Developer Tools

AI models are terrible at betting on soccer—especially xAI Grok

A new benchmark reveals top AI models like GPT-5.4 and Claude Opus 4.6 can't beat human sports bettors.

Deep Dive

A new study from AI startup General Reasoning reveals a significant gap in AI capabilities when it comes to long-term, real-world reasoning. The company's "KellyBench" report tested eight top AI models—including Anthropic's Claude Opus 4.6, OpenAI's GPT-5.4, Google's Gemini models, and xAI's Grok 4.20—in a simulated betting environment based on the 2023-24 Premier League soccer season. Each AI agent was given a £100,000 bankroll, detailed historical data, and three attempts to build a profitable betting model as the season progressed. The results were stark: every frontier model lost money on average, with many experiencing total ruin. Claude Opus 4.6 performed best but still averaged an 11% loss, while Grok 4.20 went bankrupt.

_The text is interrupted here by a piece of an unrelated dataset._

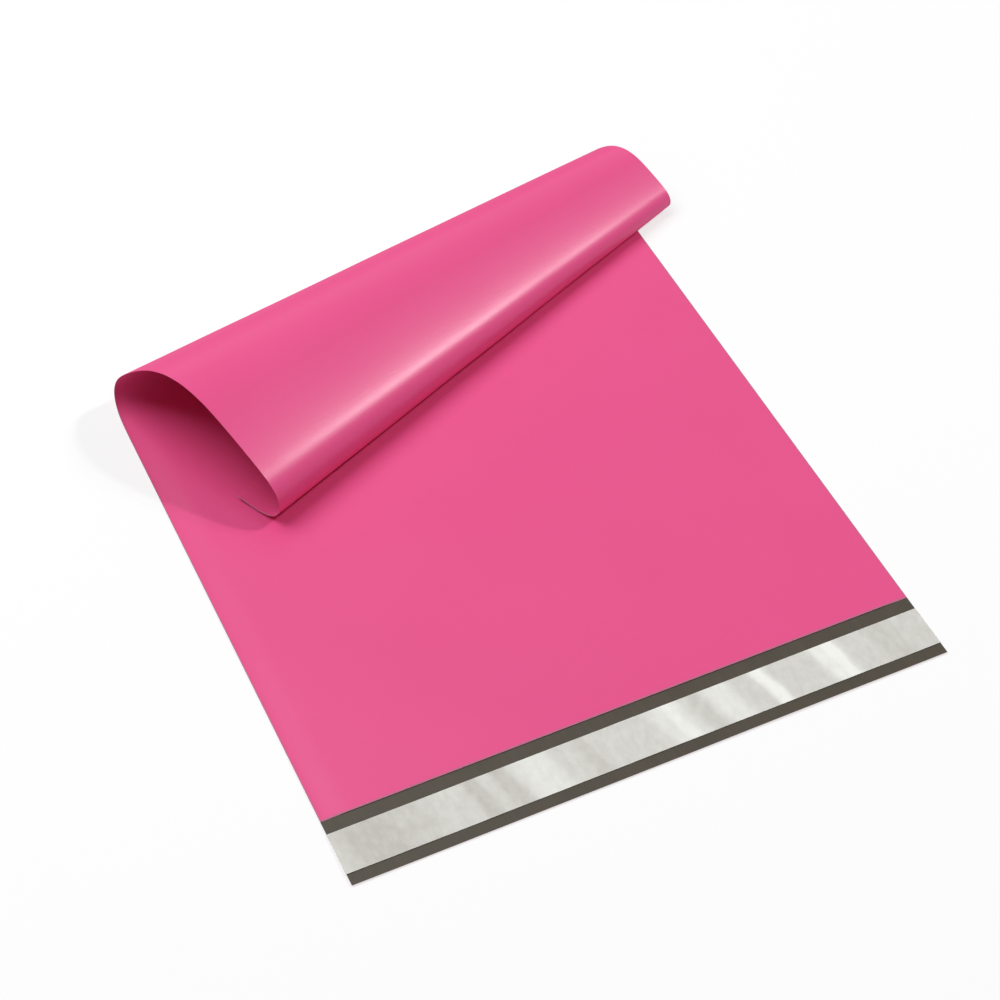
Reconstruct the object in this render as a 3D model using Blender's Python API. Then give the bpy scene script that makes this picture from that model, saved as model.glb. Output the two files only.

The findings challenge the prevailing narrative of imminent, widespread AI automation in complex professional fields. According to Ross Taylor, CEO of General Reasoning and a former Meta AI researcher, typical AI benchmarks are flawed because they exist in "very static environments" unlike the chaotic real world. While AI has shown remarkable progress in tasks like software engineering, this study demonstrates its current shortcomings in scenarios requiring adaptation to new events, risk management, and reasoning over extended time horizons. The paper serves as a counterweight to Silicon Valley hype, suggesting that white-collar professionals in finance, analytics, and strategy may have more job security than feared, as AI still struggles with the nuanced, long-term decision-making that defines many high-value business activities.

Key Points
  • Every AI model tested lost money on average in the simulated Premier League betting season, with Anthropic's Claude Opus 4.6 posting the smallest average loss of 11%.
  • xAI's Grok 4.20 performed worst, going bankrupt in the challenge and failing to complete all attempts, while Google's Gemini 3.1 Pro showed high volatility with one 34% profit run but also a bankruptcy.
  • The study's authors conclude AI "systematically underperforms humans" in this long-horizon scenario, highlighting a critical gap between AI's coding prowess and its real-world reasoning abilities.

Why It Matters

The study reveals a major limitation in current AI, showing it struggles with long-term, adaptive reasoning crucial for finance, strategy, and analytics roles.